Sometimes part of your score is permanently determined during the match instead of at the end.
- When a mission is required to be achieved through a specific method, but is achieved by some other method, it is marked scoreless. Please don’t try to show video to the refs.
- If the robot puts Model A into a scoring condition by destroying Model B, the Model A mission is marked scoreless.
- If the robot is required to drive over something in the middle of the match, the ref will mark the score for that when it happens, since no lingering evidence will be visible.
- Ties are broken using 2nd, then 3rd highest scores.
- In the rare occasion of a tie across all three matches, tournament officials decide what to do. Options include simply awarding multiple same-place awards.
- Please don’t walk away with mission models from the competition field, and bring them back quickly.
- You may get the benefit of the doubt when:
- incorrect model setup or maintenance is a factor.
- a split-second or the thickness of a (thin) line is a factor.
- a situation could “go either way” due to confusing, conflicting, or missing information.

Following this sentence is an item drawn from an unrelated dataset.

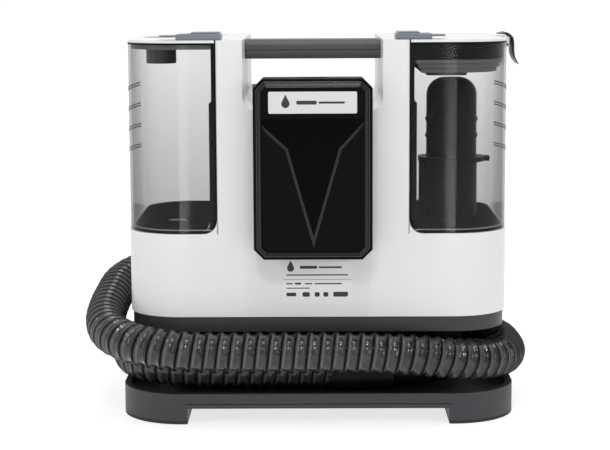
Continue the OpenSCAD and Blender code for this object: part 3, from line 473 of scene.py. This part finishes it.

- no one’s really sure WHAT just happened!
- This rule is not an order for the refs to be lenient, but for them to rule in teams favor. This rule should not be part of a strategy!
Part 4: Changes
- Rules are categorized in 3 rubrics now.
- A loophole has been removed: Picking up a huge strategic object left only partly in Base by the robot will now cause a sprawl penalty. See Rules 8 and 9 in Part III/ Detailed Definitions.
- A cluster of small objects is considered one object when evaluating “in.”
- The gravity test has been lightened up and folded into “starting Position.”